Last week a symposium in Cork, chaired by the arts consultant and broadcaster, Ms Doireann Ní Bhriain, focused on the question of cultural tourism and its value. Speakers included Dr Justin O'Connor, director of the Manchester Institute for Popular Culture. He and others offered valuable insights into how city authorities and the arts community could combine in projects that were inclusive, well designed and thought out, and how a city like Manchester, which a decade ago suffered from dereliction in its centre, could reinvent itself.

He showed that a city council which took cultural growth seriously would not stifle the arts community with red tape, but would smooth the way in a partnership which required as much a hands-off as a hands-on approach.
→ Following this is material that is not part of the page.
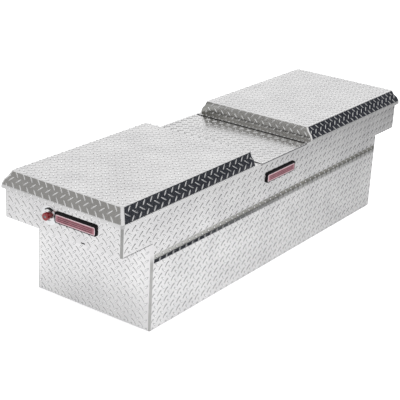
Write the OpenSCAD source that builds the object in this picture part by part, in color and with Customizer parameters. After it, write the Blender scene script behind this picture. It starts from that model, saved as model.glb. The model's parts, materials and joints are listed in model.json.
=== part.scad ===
// Cross-bed truck tool box: a tread-plate tub with a wing at each end that rests on the bed rails,
// and two lids hinged at a fixed centre panel. Left is -X, the front is -Y.

/* [Overall] */
// Length over both lids
overall_l = 1816; // [1700:1:1900]
// Depth over the lids, front to back
overall_d = 514; // [480:1:560]
// Height from the tub floor to the lid tops
overall_h = 470; // [460:1:500]
// Length of the tub that drops between the bed rails
tub_l = 1490; // [1400:1:1560]
// Height of the wing undersides, which rest on the bed rails
wing_z = 310; // [290:1:312]

/* [Sheet metal] */
// Thickness of the tread plate
sheet = 2; // [1.6:0.1:2.4]
// Outside radius of the upright corner bends
bend_r = 8; // [6:1:14]
// How far the rim flange reaches inwards from the wall
rim_w = 36; // [34:1:38]
// Height of the lip that hangs from the rim flange
rim_lip = 12; // [8:1:16]
// Height above the floor where the pressed groove of the long walls starts
groove_z = 239; // [180:1:245]
// Depth of the pressed groove
groove_depth = 6.4; // [4:0.1:9]
// Height of the groove's lower flank
groove_low = 8.4; // [6:0.1:12]
// Height of the groove's upper flank
groove_high = 22; // [16:0.5:30]

/* [Lids] */
// How far a lid overhangs the body walls
lid_lip = 12; // [10:1:16]
// Height of a lid from its top to the bottom of its skirt
lid_drop = 57; // [55:0.1:60]
// Width of the rolled shoulder round a lid's outer edges
shoulder_w = 25.4; // [22:0.1:27]
// Distance from the middle of the box to each hinge axis
hinge_x = 152; // [140:1:160]
// Distance from the middle of the box to each lid's raised inner wall
lid_wall_x = 197; // [190:1:200]
// Depth of the liner pan inside a lid
liner_depth = 42; // [40:0.5:43]
// Thickness of the liner sheet
liner_t = 1.5; // [1.2:0.1:2]

/* [Hinges] */
// Radius of the hinge pin
pin_r = 1.6; // [1.4:0.1:1.8]
// Outside radius of the hinge knuckles
knuckle_r = 3.2; // [3:0.1:3.3]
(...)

He pointed out that in Manchester the city council, wisely, concentrated on what it knew best, the public realm etc, and more or less allowed the experts within the arts community to marshal their talents to the best advantage of both the city and the arts. The result, he said, had been a vibrant partnership and a new image for Manchester.

Similarly, Prof Ian Brown, director of the Scottish Centre for Cultural Management and Policy at Queen Margaret University College, Edinburgh, described how a thoughtful approach to marrying the arts to a city's potential had transformed the popular perception of Glasgow as a hard city with an even harder underbelly to one where visitors could enjoy a lively arts scene. That came with an improved public realm, such as good restaurants in pleasant surroundings.
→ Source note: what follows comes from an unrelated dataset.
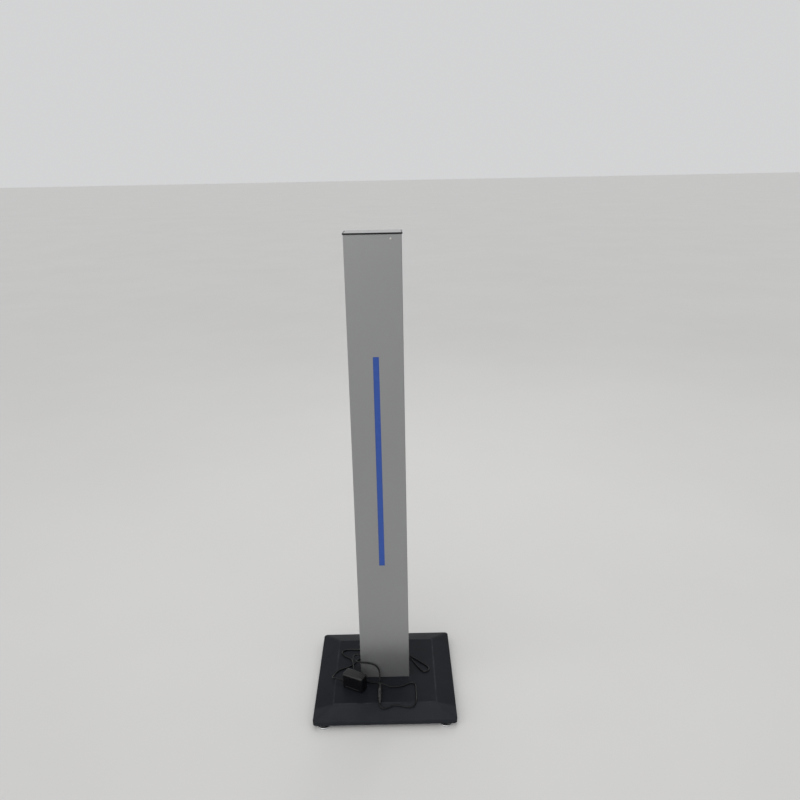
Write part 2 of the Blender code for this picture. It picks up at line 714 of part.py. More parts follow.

To its credit, Cork Corporation has always fostered the arts in the city and has been a patron even in difficult times. Its support for the Opera House is an example. For a successful year as European City of Culture in 2005 the city will be required to forge a dynamic, professionally managed partnership with its arts community, citizens and business/tourism sector.
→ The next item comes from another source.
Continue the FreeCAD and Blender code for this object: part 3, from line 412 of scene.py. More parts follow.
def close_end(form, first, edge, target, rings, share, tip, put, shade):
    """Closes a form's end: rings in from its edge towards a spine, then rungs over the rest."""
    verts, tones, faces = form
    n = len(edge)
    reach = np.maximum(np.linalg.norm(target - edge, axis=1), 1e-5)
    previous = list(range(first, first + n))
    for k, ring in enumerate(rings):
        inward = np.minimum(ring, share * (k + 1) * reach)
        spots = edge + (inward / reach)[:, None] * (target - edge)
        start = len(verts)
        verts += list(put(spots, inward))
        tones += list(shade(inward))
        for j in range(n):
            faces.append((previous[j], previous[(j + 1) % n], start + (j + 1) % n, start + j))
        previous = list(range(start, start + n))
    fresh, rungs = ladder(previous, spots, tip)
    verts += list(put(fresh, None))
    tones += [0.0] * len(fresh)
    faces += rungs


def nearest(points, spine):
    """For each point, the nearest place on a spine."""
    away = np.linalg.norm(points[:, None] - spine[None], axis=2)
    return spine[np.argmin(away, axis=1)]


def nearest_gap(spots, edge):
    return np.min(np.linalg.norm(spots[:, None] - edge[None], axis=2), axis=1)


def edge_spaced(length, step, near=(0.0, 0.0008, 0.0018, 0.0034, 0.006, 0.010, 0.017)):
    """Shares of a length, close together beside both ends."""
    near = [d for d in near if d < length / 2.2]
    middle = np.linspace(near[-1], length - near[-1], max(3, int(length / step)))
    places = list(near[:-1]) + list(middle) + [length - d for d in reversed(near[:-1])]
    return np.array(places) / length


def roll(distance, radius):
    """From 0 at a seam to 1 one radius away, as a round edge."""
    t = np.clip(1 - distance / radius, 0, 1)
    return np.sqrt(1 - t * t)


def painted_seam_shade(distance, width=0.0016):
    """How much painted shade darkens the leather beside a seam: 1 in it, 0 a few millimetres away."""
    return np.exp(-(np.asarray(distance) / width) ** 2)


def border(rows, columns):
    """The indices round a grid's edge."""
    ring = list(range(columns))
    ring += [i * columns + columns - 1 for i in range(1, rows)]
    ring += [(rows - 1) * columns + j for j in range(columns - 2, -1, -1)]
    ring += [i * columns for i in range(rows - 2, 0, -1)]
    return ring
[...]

At the symposium the city manager, Mr Joe Gavin, spelled out the direction this partnership would take. He told the audience that a separate company would be established to manage the year-long project, incorporating personnel from the city council, arts community, chamber of commerce, tourism interests, Arts Council and the Department of Arts, Heritage, Gaeltacht and the Islands.

The programme for the year would include: visual arts, literature, language, publishing, music, dance, food, sport, heritage, drama, multimedia, film, opera and maritime events. Cork could expect benefits to accrue, Mr Gavin said.

The overall cost of the programme would be €12 million, half of which would be contributed by the Exchequer and the balance raised by sponsorship, local authority grants and income from events, he added. That investment, he suggested, could be viewed merely as a down payment on rewards in the years ahead.

Artists and arts practitioners would have the opportunity to develop new areas of work and engage a broader audience in their own city and much further afield; by proclaiming itself internationally as a city of culture in which the arts were actively promoted, the city would attract increased volumes of tourists looking for more than sun holidays; and a catalyst would be provided to make Cork, physically, a more pleasing city to the eye.